Beach houses are all about enjoying laidback times with family and friends. Portsea Beach Shack on the Mornington Peninsula is the holiday home of a fun, creative, professional couple with a young daughter. They engaged Pleysier Perkins to update and extend their classic 1960s beach house to improve the function and internal flow of the kitchen and living area, and to create a better connection to the outdoors. Drawing on the mid-century charm of the four-bedroom house, Pleysier Perkins created a light-hearted design to align with the family’s lifestyle. “City homes often have a clean, crisp and linear design. For a beach house, the curves feel more fun,” says Pleysier Perkins interior designer Elise Burton.
The living, kitchen and dining areas are comfortable hangouts for family and friends to gather. There is a subtle division between each room and glass windows and doors open them to the front and back yards. Pleysier Perkins updated the colour scheme from the original beige to a more a natural palette with dark blue accents to complement the exterior weatherboards.
The clients engaged Pleysier Perkins to update and extend their classic 1960s beach house to improve the internal flow of the kitchen and living area.
The kitchen is the hub of the home and a relaxed, robust space to spend time. Coloured and textured materials – glazed tiles, timber joinery, stainless steel, white painted brick and V-groove boards – maintain the beach house vibe and evoke the spirit of mid-century architecture and design. “The client loved the handcrafted ideology of mid-century design and the subtle cracked effect of the glazed Japanese tiles are in keeping with the charm of the house,” says Elise. The blue-tiled benchtop and timber joinery hug the existing brick chimney, and curved corners visually soften the straight lines of the architecture. The pantry and fridge are located where kids can easily come and go, and a freestanding cooker is large enough for casual summer soirees.
Coloured and textured materials – glazed tiles, timber joinery, stainless steel, white painted brick and V-groove boards – maintain the beach house vibe and evoke the spirit of mid-century architecture and design.

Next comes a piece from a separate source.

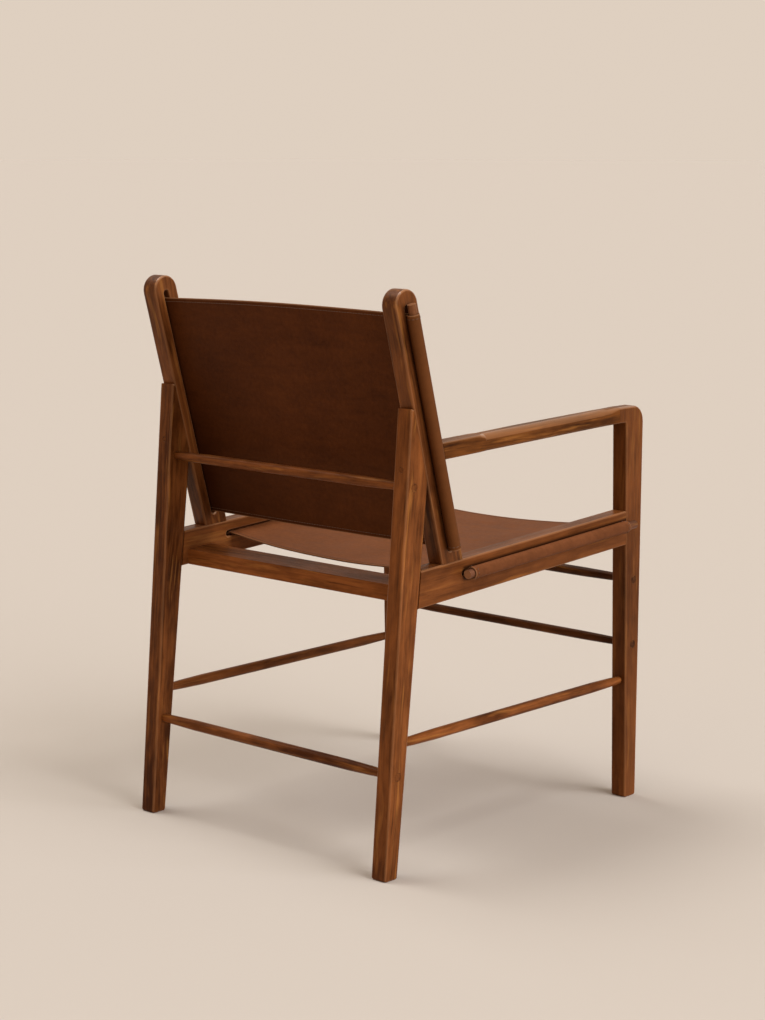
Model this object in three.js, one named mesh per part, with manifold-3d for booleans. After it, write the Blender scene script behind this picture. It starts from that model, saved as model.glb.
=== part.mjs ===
// A dining armchair: a hardwood frame of flat boards and turned bars, with a leather back and a leather seat
// that pass out through slots in the frame and loop round wooden dowels on its outer faces.
// Millimetres, +Z up, front towards -Y, the sitter's left towards +X, floor at Z = 0.

import * as THREE from "three";
import { mergeVertices } from "three/addons/utils/BufferGeometryUtils.js";
import Module from "manifold-3d";

const wasm = await Module();
wasm.setup();

const radians = THREE.MathUtils.degToRad;

// Whole chair
const frameWidth = 513;
const chairDepth = 593;
const chairHeight = 827;
const boardThickness = 27;
const arris = 2.5;
const footChamfer = 4;
const jointGap = 0.3;
const overrun = 60;

// Rear legs
const rearFootWidth = 25.8;
const rearLegBackRake = radians(4.7);
const rearLegFrontRake = radians(6.4);
const rearLegHeight = 662;

// Front legs and the heads that carry the armrests
const frontFootWidth = 27.5;
const frontFootInset = 3.5;
const frontLegBackLean = radians(1.2);
const frontLegHeight = 624;
const headReach = 17;
const headHeight = 25;
const headCrown = 3.5;
const headCornerRadius = 26;
const headFillet = 4;

// Side rails
const railHeight = 53.5;
const railSlope = radians(3.2);
const railFrontTop = 461;

// Back posts
const postWidth = 44.5;
const postLean = radians(15);
const postSetback = 119.5;

// Slots that the leather passes through
const slotWidth = 9;
const backSlotTopMargin = 22.5;
const backSlotFootMargin = 17;
const seatSlotDrop = 21;
const seatSlotRearMargin = 91;
const seatSlotFrontMargin = 8;

// Armrests
const armRearTop = 610;
const armRearHeight = 24.5;
const armSwell = 6;
const armTopRound = 11;
const armUnderRound = 5;
const armBlockLength = 62;
const armShoulderLength = 30;
const armFrontEase = 45;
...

The living area addition has a section of crazy paving flooring that extends out into the garden and lawn. A timber storage with concrete bench extends along the side of the room providing display and seating inside, and bench seating outside, connecting the outdoor spaces. Two curved brick arches shelter the pizza oven and barbeque out front of the living area, which is conveniently alongside the pergola for outdoor cooking, dining and entertaining. “It’s all about sharing good times,” says Elise.